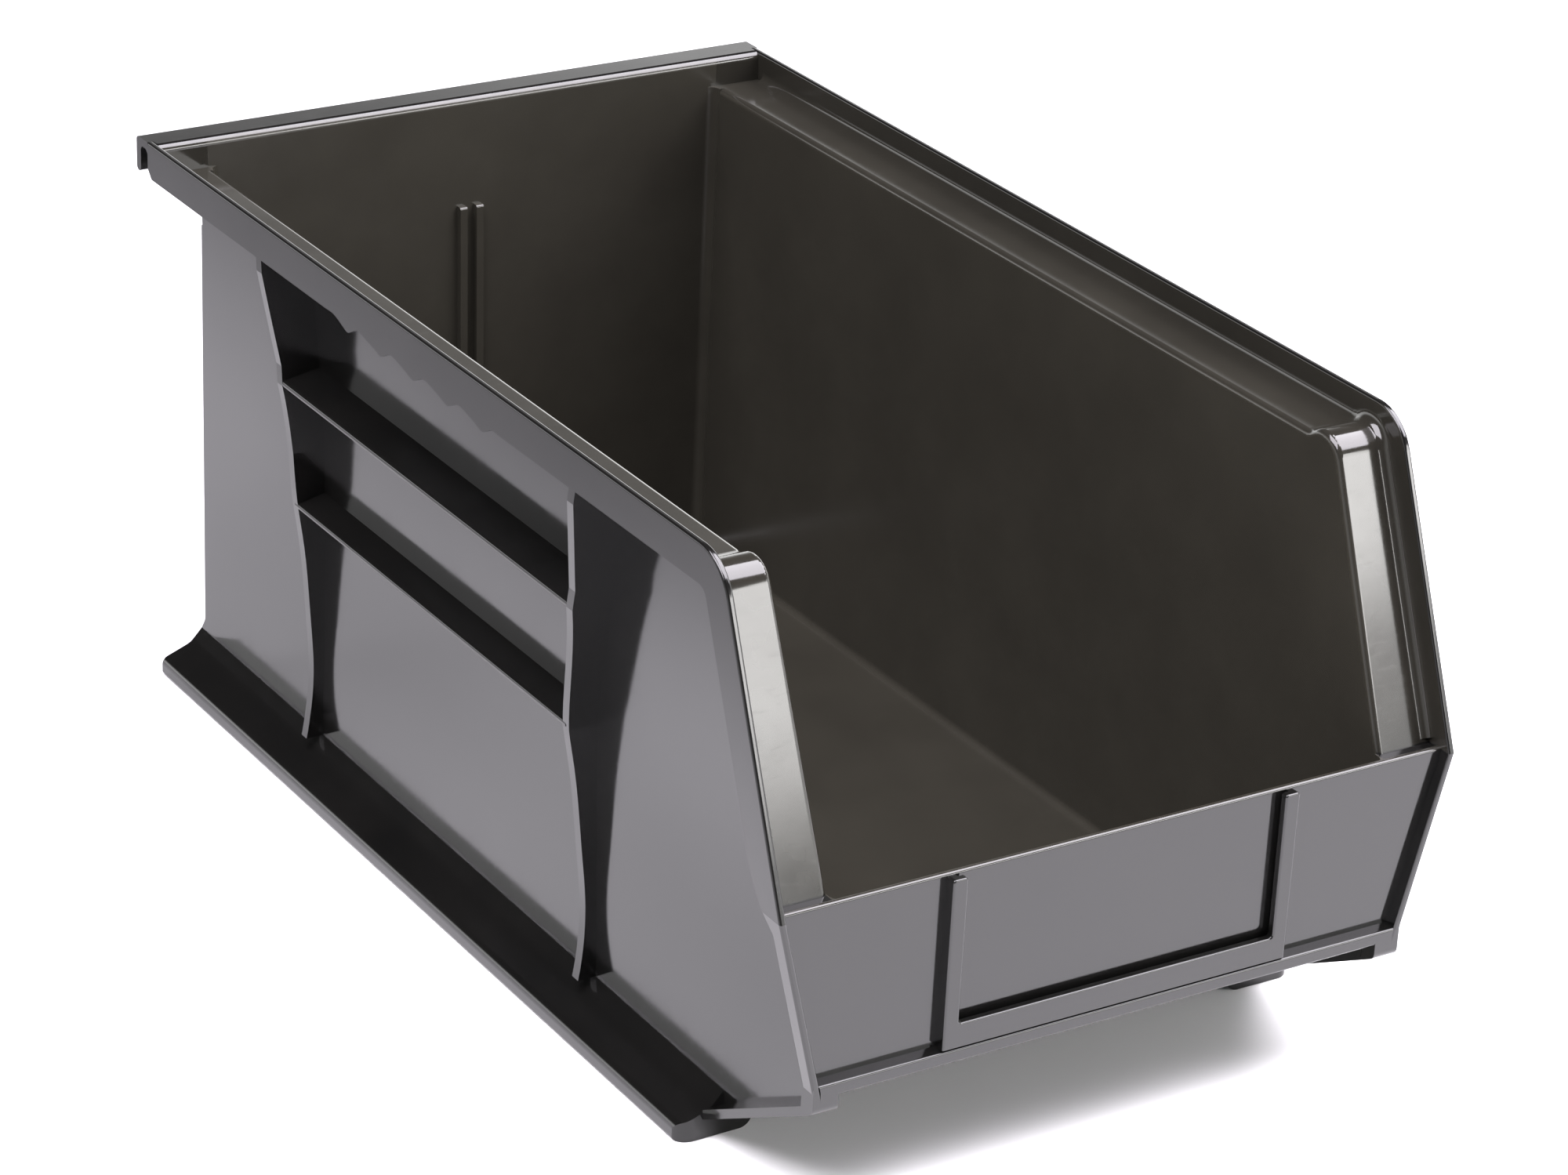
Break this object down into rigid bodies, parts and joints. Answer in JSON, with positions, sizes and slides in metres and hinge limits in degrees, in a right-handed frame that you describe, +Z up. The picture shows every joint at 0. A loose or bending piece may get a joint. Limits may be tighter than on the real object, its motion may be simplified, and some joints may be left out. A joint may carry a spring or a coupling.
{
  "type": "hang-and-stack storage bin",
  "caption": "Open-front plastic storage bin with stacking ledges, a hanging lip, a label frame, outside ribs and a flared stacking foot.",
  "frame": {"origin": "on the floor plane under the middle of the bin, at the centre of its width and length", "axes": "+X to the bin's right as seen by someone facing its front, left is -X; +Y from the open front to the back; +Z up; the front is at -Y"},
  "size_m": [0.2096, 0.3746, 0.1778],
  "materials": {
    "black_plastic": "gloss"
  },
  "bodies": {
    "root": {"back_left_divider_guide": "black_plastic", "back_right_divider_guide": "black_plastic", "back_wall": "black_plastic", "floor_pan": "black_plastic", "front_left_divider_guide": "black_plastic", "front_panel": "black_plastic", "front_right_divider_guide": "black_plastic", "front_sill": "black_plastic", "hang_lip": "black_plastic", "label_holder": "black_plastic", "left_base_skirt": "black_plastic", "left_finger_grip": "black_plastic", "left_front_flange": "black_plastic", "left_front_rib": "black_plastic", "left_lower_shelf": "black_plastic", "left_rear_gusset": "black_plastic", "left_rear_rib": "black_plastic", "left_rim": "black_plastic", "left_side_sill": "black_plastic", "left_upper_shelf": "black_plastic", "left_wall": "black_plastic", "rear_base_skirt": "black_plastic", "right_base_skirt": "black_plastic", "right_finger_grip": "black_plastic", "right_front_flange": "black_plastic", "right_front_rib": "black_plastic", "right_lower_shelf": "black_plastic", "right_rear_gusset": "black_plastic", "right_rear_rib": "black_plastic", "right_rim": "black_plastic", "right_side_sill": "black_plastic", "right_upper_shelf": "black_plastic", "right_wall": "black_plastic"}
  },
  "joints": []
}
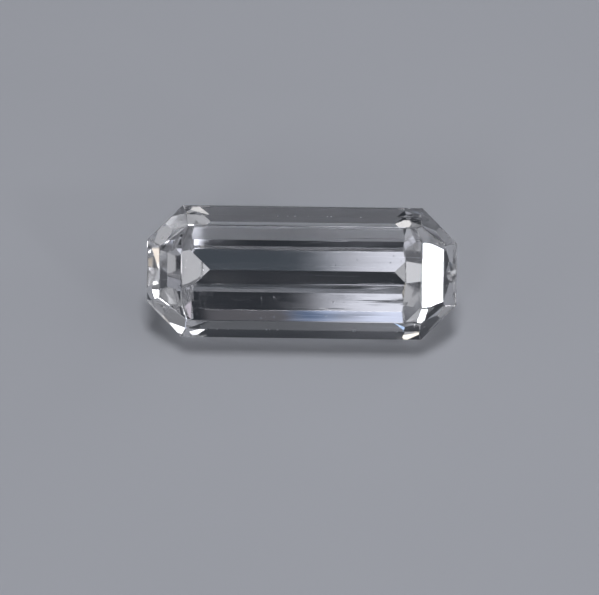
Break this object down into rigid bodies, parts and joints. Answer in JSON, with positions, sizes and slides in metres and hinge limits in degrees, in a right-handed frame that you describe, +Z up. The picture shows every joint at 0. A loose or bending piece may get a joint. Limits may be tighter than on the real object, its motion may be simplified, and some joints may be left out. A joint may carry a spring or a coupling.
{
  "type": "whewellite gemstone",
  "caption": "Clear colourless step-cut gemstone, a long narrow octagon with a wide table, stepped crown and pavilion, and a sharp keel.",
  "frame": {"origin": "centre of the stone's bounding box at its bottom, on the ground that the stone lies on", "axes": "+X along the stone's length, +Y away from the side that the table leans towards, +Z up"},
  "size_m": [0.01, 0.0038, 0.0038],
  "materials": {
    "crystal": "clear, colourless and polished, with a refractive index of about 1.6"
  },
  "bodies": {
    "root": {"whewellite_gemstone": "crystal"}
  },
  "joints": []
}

▶ **EXERCISE PROMPT**
Write out every line from the records above, word for word.

▶ **ANSWER**
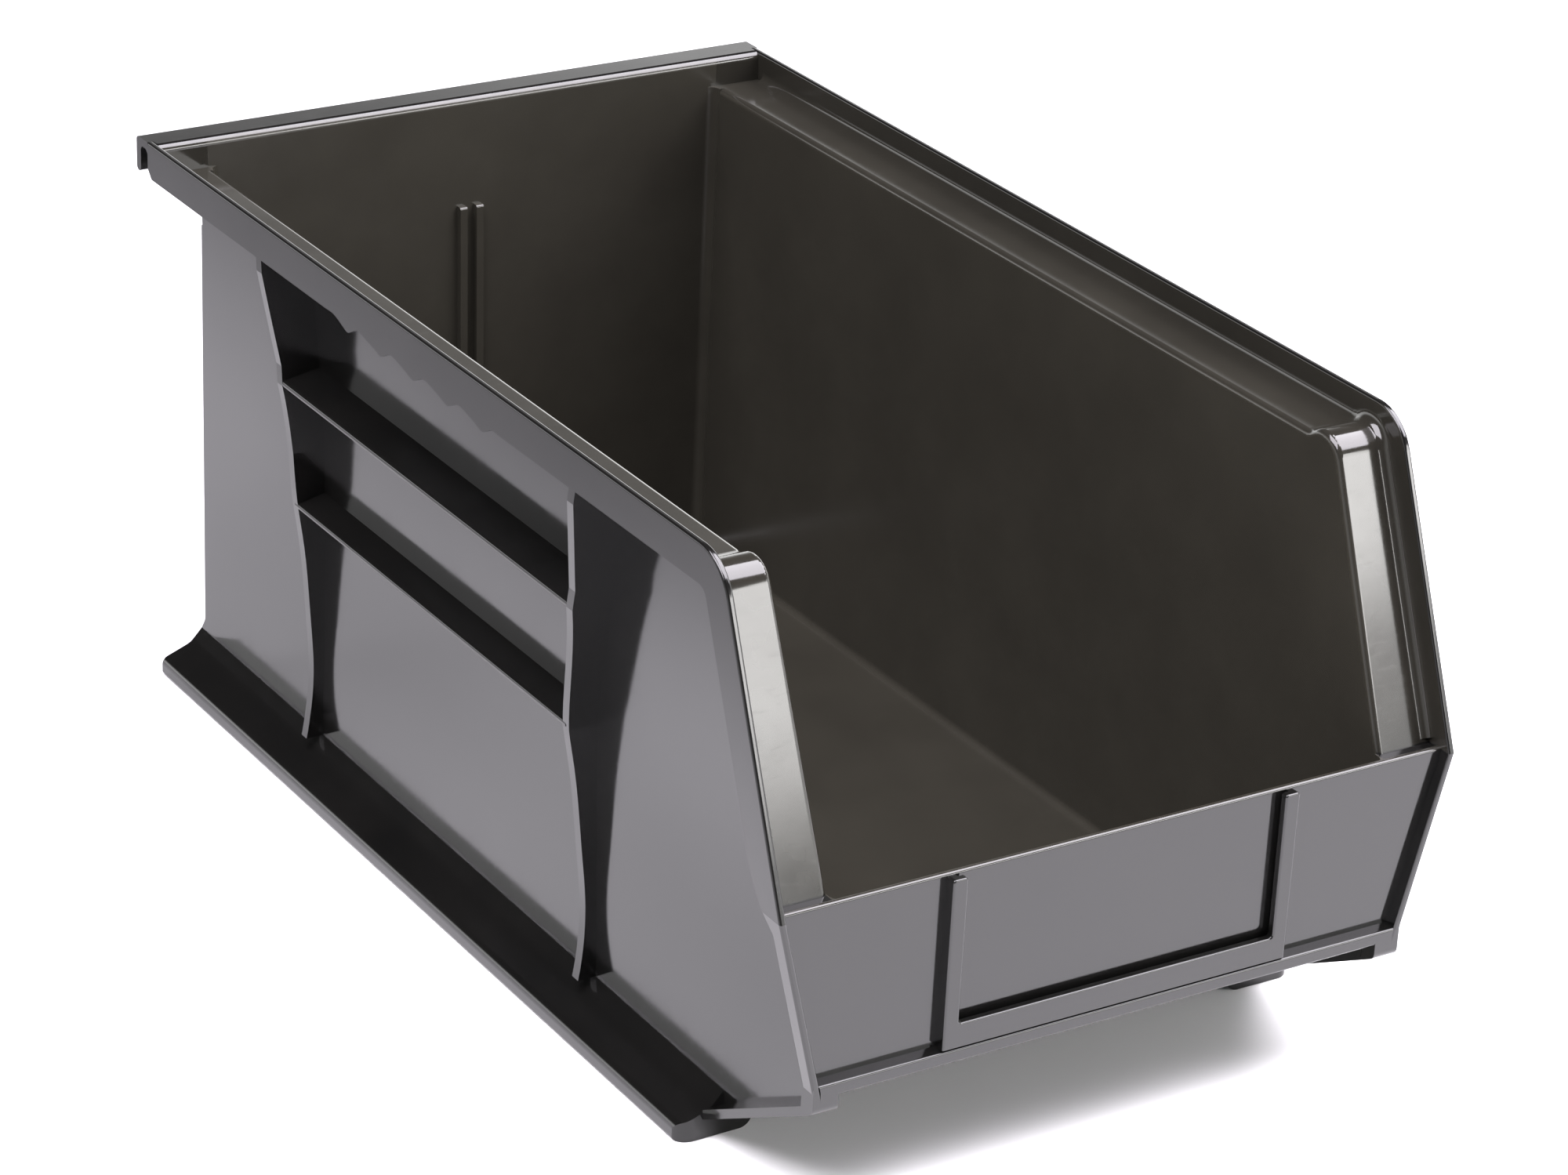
Break this object down into rigid bodies, parts and joints. Answer in JSON, with positions, sizes and slides in metres and hinge limits in degrees, in a right-handed frame that you describe, +Z up. The picture shows every joint at 0. A loose or bending piece may get a joint. Limits may be tighter than on the real object, its motion may be simplified, and some joints may be left out. A joint may carry a spring or a coupling.
{
  "type": "hang-and-stack storage bin",
  "caption": "Open-front plastic storage bin with stacking ledges, a hanging lip, a label frame, outside ribs and a flared stacking foot.",
  "frame": {"origin": "on the floor plane under the middle of the bin, at the centre of its width and length", "axes": "+X to the bin's right as seen by someone facing its front, left is -X; +Y from the open front to the back; +Z up; the front is at -Y"},
  "size_m": [0.2096, 0.3746, 0.1778],
  "materials": {
    "black_plastic": "gloss"
  },
  "bodies": {
    "root": {"back_left_divider_guide": "black_plastic", "back_right_divider_guide": "black_plastic", "back_wall": "black_plastic", "floor_pan": "black_plastic", "front_left_divider_guide": "black_plastic", "front_panel": "black_plastic", "front_right_divider_guide": "black_plastic", "front_sill": "black_plastic", "hang_lip": "black_plastic", "label_holder": "black_plastic", "left_base_skirt": "black_plastic", "left_finger_grip": "black_plastic", "left_front_flange": "black_plastic", "left_front_rib": "black_plastic", "left_lower_shelf": "black_plastic", "left_rear_gusset": "black_plastic", "left_rear_rib": "black_plastic", "left_rim": "black_plastic", "left_side_sill": "black_plastic", "left_upper_shelf": "black_plastic", "left_wall": "black_plastic", "rear_base_skirt": "black_plastic", "right_base_skirt": "black_plastic", "right_finger_grip": "black_plastic", "right_front_flange": "black_plastic", "right_front_rib": "black_plastic", "right_lower_shelf": "black_plastic", "right_rear_gusset": "black_plastic", "right_rear_rib": "black_plastic", "right_rim": "black_plastic", "right_side_sill": "black_plastic", "right_upper_shelf": "black_plastic", "right_wall": "black_plastic"}
  },
  "joints": []
}
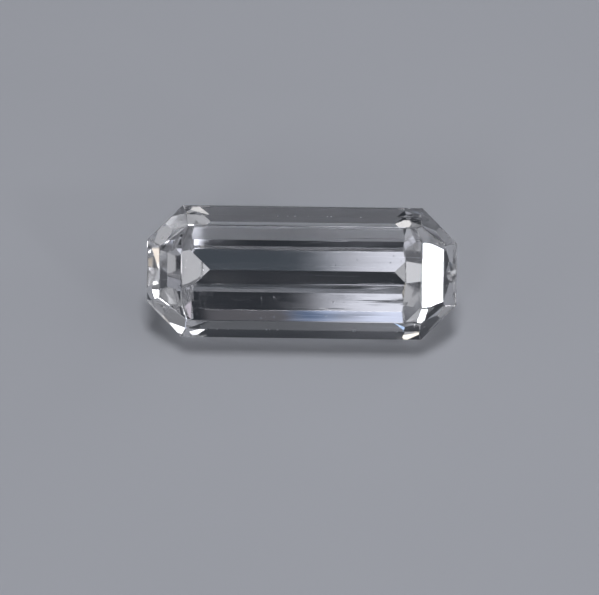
Break this object down into rigid bodies, parts and joints. Answer in JSON, with positions, sizes and slides in metres and hinge limits in degrees, in a right-handed frame that you describe, +Z up. The picture shows every joint at 0. A loose or bending piece may get a joint. Limits may be tighter than on the real object, its motion may be simplified, and some joints may be left out. A joint may carry a spring or a coupling.
{
  "type": "whewellite gemstone",
  "caption": "Clear colourless step-cut gemstone, a long narrow octagon with a wide table, stepped crown and pavilion, and a sharp keel.",
  "frame": {"origin": "centre of the stone's bounding box at its bottom, on the ground that the stone lies on", "axes": "+X along the stone's length, +Y away from the side that the table leans towards, +Z up"},
  "size_m": [0.01, 0.0038, 0.0038],
  "materials": {
    "crystal": "clear, colourless and polished, with a refractive index of about 1.6"
  },
  "bodies": {
    "root": {"whewellite_gemstone": "crystal"}
  },
  "joints": []
}